I have had a great conviction to begin foster care, my husband however has not had this 'great conviction.' This poses a huge problem as you might imagine! I know that my husband has a huge heart and desires to serve God but sometimes he needs a push or a pull to realize that a path is for him. I normally have no problem nudging him along but this time is different. At first, I tried begging, pleading and convincing, no results. And then, I felt God's working hands pulling on my heart and telling me the one word that I am absolutely no good with: WAIT. Ugh! Seriously? More waiting?? So I tried to convince myself that it wasn't really GOD who wanted me to wait...mistake. So after more begging, er, nagging and a little praying, essentially God told me to shut my mouth and let Him do the talking, moving, happening. 
It's now I realize that God can do a much better job of making things happen, perfecting things and calling people to action than I can begin to imagine. No, my husband did not miraculously come to me and abruptly announce that he was ready to sign up for foster care but I can now accept the fact that God is working things out.
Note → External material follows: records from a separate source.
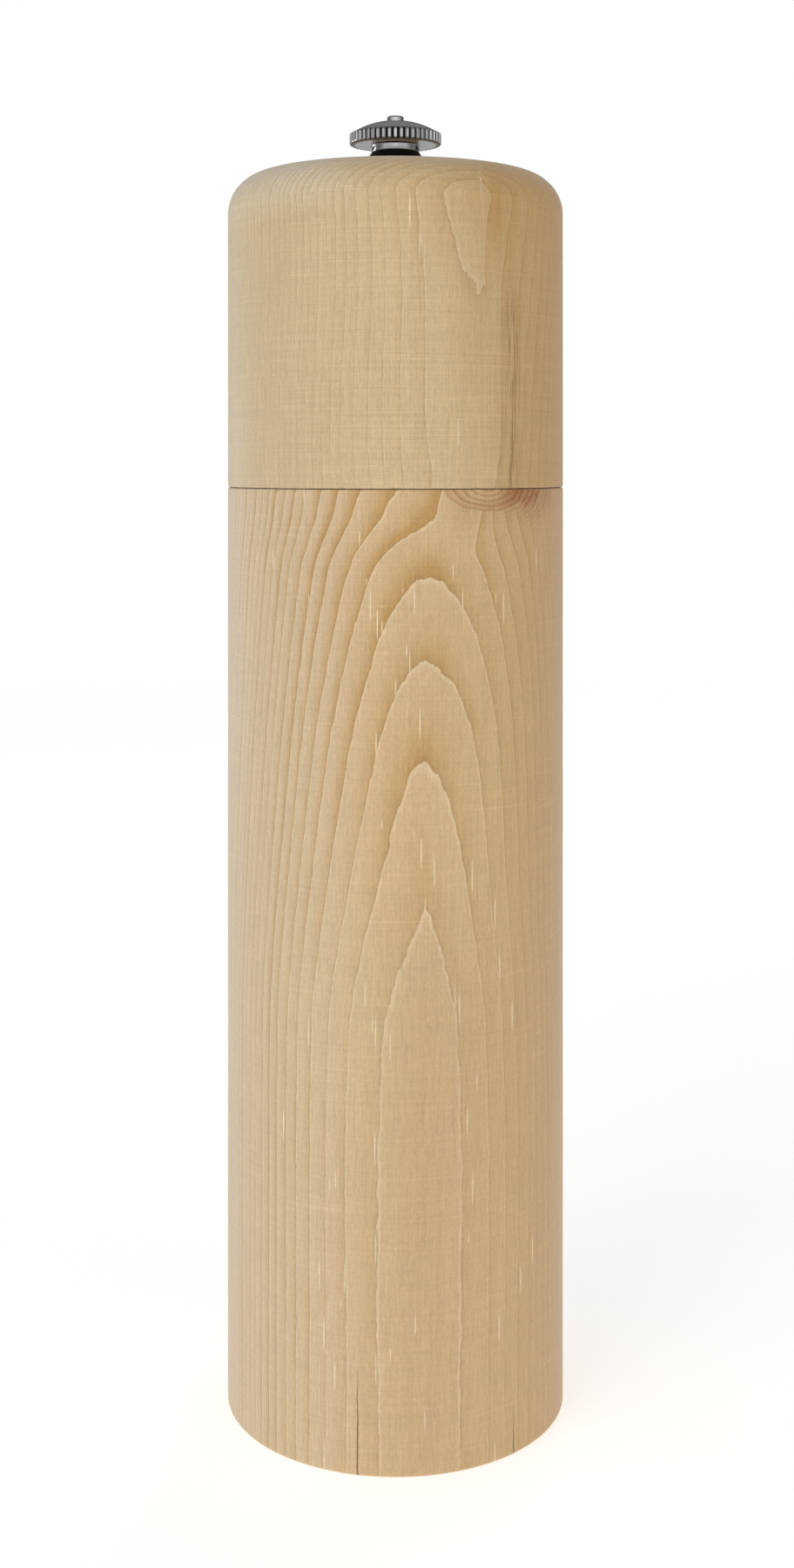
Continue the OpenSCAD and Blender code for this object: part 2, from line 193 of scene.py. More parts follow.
class Paint:
    """A material being made: object-space coordinates in millimetres, and a Principled shader."""

    def __init__(self, name):
        self.material = bpy.data.materials.new(name)
        self.material.use_nodes = True
        self.tree = self.material.node_tree
        self.shader = self.tree.nodes["Principled BSDF"]
        coordinates = self.tree.nodes.new("ShaderNodeTexCoord")
        split = self.tree.nodes.new("ShaderNodeSeparateXYZ")
        self.tree.links.new(coordinates.outputs["Object"], split.inputs[0])
        self.x, self.y, self.z = (Num(self.tree, split.outputs[i]) * 1000.0 for i in range(3))

    def point(self, x, y, z):
        node = self.tree.nodes.new("ShaderNodeCombineXYZ")
        for slot, value in zip(node.inputs, (x, y, z)):
            plug(self.tree, slot, value)
        return node.outputs[0]

    def stretched(self, across, along, offset=0.0):
        """The place in cells that are across wide and along tall, in millimetres."""
        x, y, z = self.x / across, self.y / across, self.z / along
        return self.point(x + offset, y + offset, z + offset)

    def noise(self, place, detail=2.0, roughness=0.5, distortion=0.0):
        """Noise about 0, mostly within 0.5 of it."""
        node = self.tree.nodes.new("ShaderNodeTexNoise")
        plug(self.tree, node.inputs["Vector"], place)
        node.inputs["Scale"].default_value = 1.0
        node.inputs["Detail"].default_value = detail
        node.inputs["Roughness"].default_value = roughness
        node.inputs["Distortion"].default_value = distortion
        return Num(self.tree, node.outputs["Fac"]) - 0.5

    def noise_1d(self, place, detail=0.0):
        node = self.tree.nodes.new("ShaderNodeTexNoise")
        node.noise_dimensions = "1D"
        plug(self.tree, node.inputs["W"], place)
        node.inputs["Scale"].default_value = 1.0
        node.inputs["Detail"].default_value = detail
        return Num(self.tree, node.outputs["Fac"]) - 0.5

    def random(self, place):
        """One random number from 0 to 1 for each whole number."""
        node = self.tree.nodes.new("ShaderNodeTexWhiteNoise")
        node.noise_dimensions = "1D"
        plug(self.tree, node.inputs["W"], place)
        return Num(self.tree, node.outputs["Value"])

    def dashes(self, across, along):
        """Distance to the nearest of a sheet's scattered points, and that point's random number."""
        node = self.tree.nodes.new("ShaderNodeTexVoronoi")
        node.voronoi_dimensions = "2D"
        plug(self.tree, node.inputs["Vector"], self.point(across, along, 0.0))
        node.inputs["Scale"].default_value = 1.0
        split = self.tree.nodes.new("ShaderNodeSeparateColor")
        self.tree.links.new(node.outputs["Color"], split.inputs[0])
        return Num(self.tree, node.outputs["Distance"]), Num(self.tree, split.outputs[0])

    def mix(self, share, first, second):
        """The first colour with this share of the second in it."""
        node = self.tree.nodes.new("ShaderNodeMix")
        node.data_type = "RGBA"
        plug(self.tree, node.inputs[0], share)
        plug(self.tree, node.inputs[6], first)
        plug(self.tree, node.inputs[7], second)
        return node.outputs[2]

    def shade(self, colour, factor):
        """colour made lighter or darker by factor, a Num about 1."""
        node = self.tree.nodes.new("ShaderNodeVectorMath")
        node.operation = "SCALE"
        plug(self.tree, node.inputs[0], colour)
        plug(self.tree, node.inputs["Scale"], factor)
        return node.outputs[0]

    def bump(self, height_mm, strength):
        node = self.tree.nodes.new("ShaderNodeBump")
        node.inputs["Strength"].default_value = strength
        node.inputs["Distance"].default_value = MM
        plug(self.tree, node.inputs["Height"], height_mm)
        return node.outputs[0]

    def finish(self, colour, roughness, normal=None, **constants):
        """Links what varies, and sets constants, named like the shader's sockets, on the sockets."""
        plug(self.tree, self.shader.inputs["Base Color"], colour)
        plug(self.tree, self.shader.inputs["Roughness"], roughness)
        if normal is not None:
            self.tree.links.new(normal, self.shader.inputs["Normal"])
        for name, value in constants.items():
            socket = name.replace("_", " ").title().replace("Ior", "IOR")
            self.shader.inputs[socket].default_value = value
        return self.material


# ---------------------------------------------------------------- wood

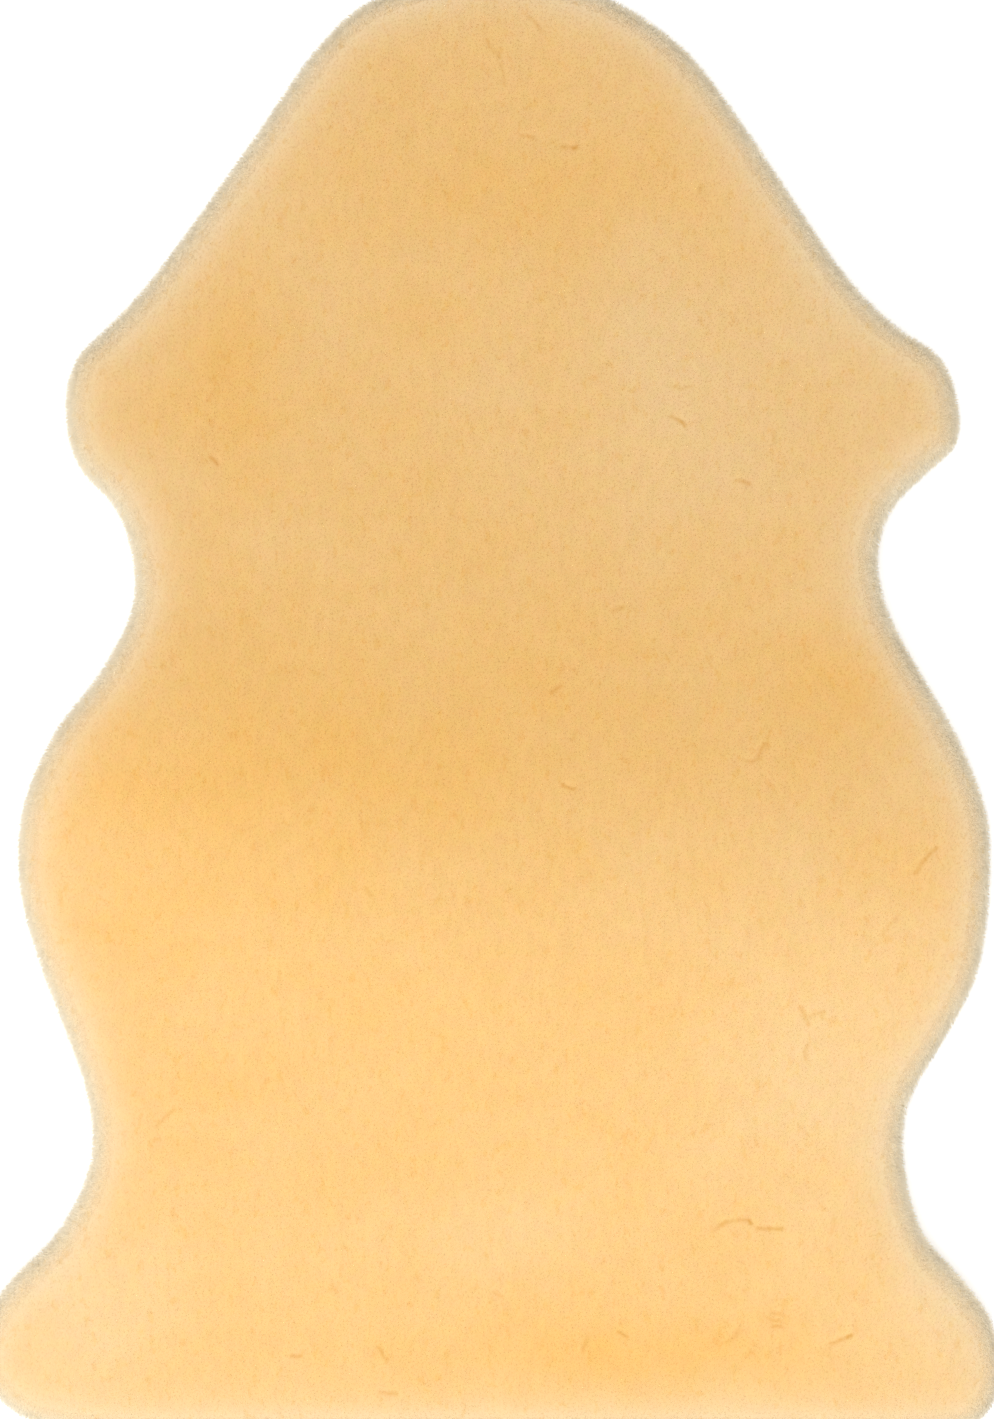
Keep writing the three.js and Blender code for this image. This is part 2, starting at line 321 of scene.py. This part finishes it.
class InsetMap:
    """How far any place lies in from the outline of the skin. It is below zero outside."""

    def __init__(self, loop):
        inward = inward_directions(loop)
        tree = KDTree(len(loop))
        for index, (x, y) in enumerate(loop):
            tree.insert((x, y, 0), index)
        tree.balance()
        self.low = loop.min(0) - FIELD_MARGIN * FIELD_STEP
        columns, rows = np.ceil((loop.max(0) - self.low) / FIELD_STEP).astype(int) + FIELD_MARGIN + 1
        cells = np.meshgrid(np.arange(columns), np.arange(rows), indexing="ij")
        places = (self.low + FIELD_STEP * np.stack(cells, -1)).reshape(-1, 2)
        nearest = np.array([tree.find((x, y, 0))[1] for x, y in places])
        offset = places - loop[nearest]
        side = np.sign(np.sum(offset * inward[nearest], axis=1))
        self.inset = (side * np.linalg.norm(offset, axis=1)).reshape(columns, rows)

    def __call__(self, x, y):
        last_u, last_v = np.array(self.inset.shape) - 1.001  # just inside the last cell
        u = np.clip((x - self.low[0]) / FIELD_STEP, 0, last_u)
        v = np.clip((y - self.low[1]) / FIELD_STEP, 0, last_v)
        i, j = u.astype(int), v.astype(int)
        u, v = u - i, v - j
        return ((1 - u) * (1 - v) * self.inset[i, j] + u * (1 - v) * self.inset[i + 1, j]
                + (1 - u) * v * self.inset[i, j + 1] + u * v * self.inset[i + 1, j + 1])


def smooth_step(value, start, full):
    """From 0 at the start to 1 at the full value, without a corner."""
    share = np.clip((value - start) / (full - start), 0, 1)
    return share * share * (3 - 2 * share)


def soft_noise(x, y, size, seed):
    """Smooth random values from -1 to 1 that change over the given size."""
    cells = 64  # across the table, which repeats beyond them
    shift = 1000  # so that no cell's number is below zero
    table = np.random.default_rng(seed).uniform(-1, 1, (cells, cells))
    u, v = x / size + shift, y / size + shift
    i, j = np.floor(u).astype(int), np.floor(v).astype(int)
    u, v = smooth_step(u - i, 0, 1), smooth_step(v - j, 0, 1)
    i, j, after_i, after_j = i % cells, j % cells, (i + 1) % cells, (j + 1) % cells
    return ((1 - u) * (1 - v) * table[i, j] + u * (1 - v) * table[after_i, j]
            + (1 - u) * v * table[i, after_j] + u * v * table[after_i, after_j])


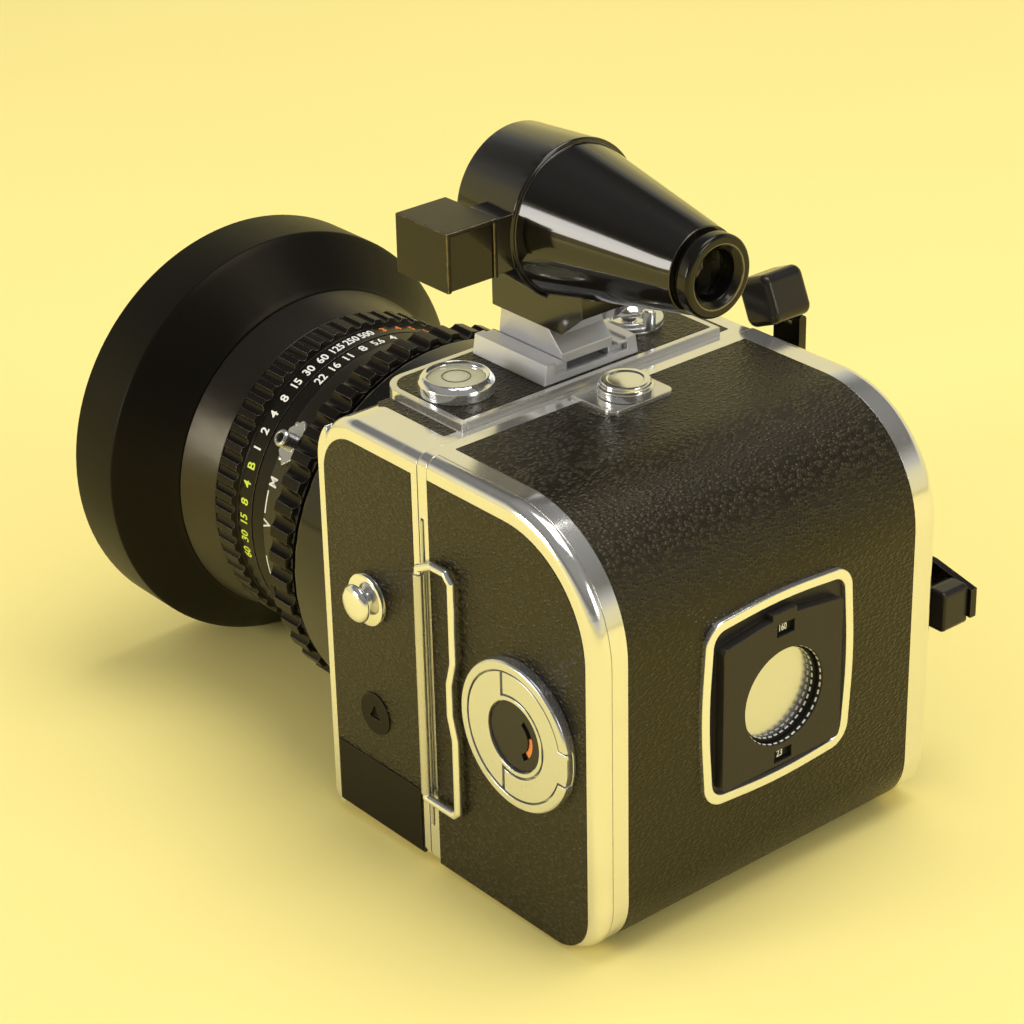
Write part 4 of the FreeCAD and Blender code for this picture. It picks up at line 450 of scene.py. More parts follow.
@dataclass(frozen=True)
class Leather(Finish):
    """Black covering with a pressed grain of small bumps or short strokes, crests lighter from rubbing and
    creases darkened as painted shade.
    """

    colour: Colour = (0.006, 0.005, 0.004, 1.0)
    crest: Colour = (0.022, 0.018, 0.011, 1.0)
    roughness: float = 0.3
    pitch: float = 0.95
    depth: float = 0.16
    wander: float = 0.3
    turn: Triple = (0.0, 0.0, 0.0)
    stretch: Triple = (1.0, 1.0, 1.0)
    wander_scale: float = 520.0
    fine_scale: float = 3600.0
    broad_scale: float = 60.0
    cell_blur: float = 0.2
    cell_band: Pair = (0.10, 0.62)

    def paint(self, graph: Graph) -> None:
        """Fill the material's graph."""
        place = graph.mapped(self.turn, self.stretch)
        inputs = {"Vector": place, "Scale": self.wander_scale, "Detail": 2.0}
        drift = graph.wire("TexNoise", {}, inputs, "Color")
        inputs = {0: drift, 1: (self.wander * MM,) * 3, 2: place}
        shifted = graph.wire("VectorMath", {"operation": "MULTIPLY_ADD"}, inputs)
        cells = graph.cells(1.0 / MM / self.pitch, shifted, self.cell_blur)
        pebbles = 1.0 - graph.band(cells, *self.cell_band)
        fine = graph.noise(self.fine_scale, 4.0)
        broad = graph.noise(self.broad_scale, 3.0)
        # Painted shade: the creases between the pebbles keep the dark colour and the crests take the lighter
        # crest colour, partly worn by rubbing and partly painted light.
        tone_mix = (pebbles * (0.25 + broad * 0.5) + (fine - 0.5) * 0.4).clamped()
        uneven = (broad - 0.5) * 0.14 - pebbles * 0.08 + (fine - 0.5) * 0.2
        graph.shade(
            Base_Color=graph.blend(tone_mix, self.colour, self.crest),
            Roughness=(self.roughness + uneven).clamped(),
            Specular_IOR_Level=0.4,
            Specular_Tint=WARM_SHEEN,
            Normal=graph.bump(pebbles * 0.6 + fine * 0.4, self.depth, 1.0),
        )


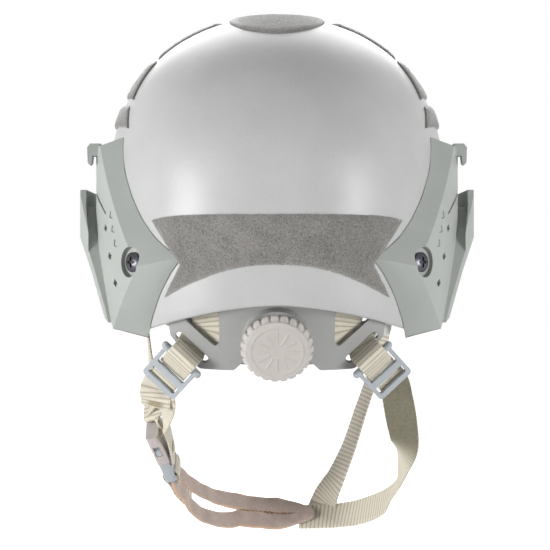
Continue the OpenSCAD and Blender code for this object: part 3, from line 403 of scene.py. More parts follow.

Working in His own time to perfect this situation, to perfect our hearts to receive children hurt by a sinful world and to perfect the love that we will give these children. 
And so, as the song says:
"I'm waiting
I'm waiting on You, Lord
And I am hopeful
I'm waiting on You, Lord
Though it is painful
But patiently, I will wait

I will move ahead, bold and confident
Taking every step in obedience
While I'm waiting
I will serve You
While I'm waiting
I will worship
While I'm waiting
I will not faint
I'll be running the race
Even while I wait..."

If you feel inclined, please lift our family up in prayer. That God's will may take shape in our lives.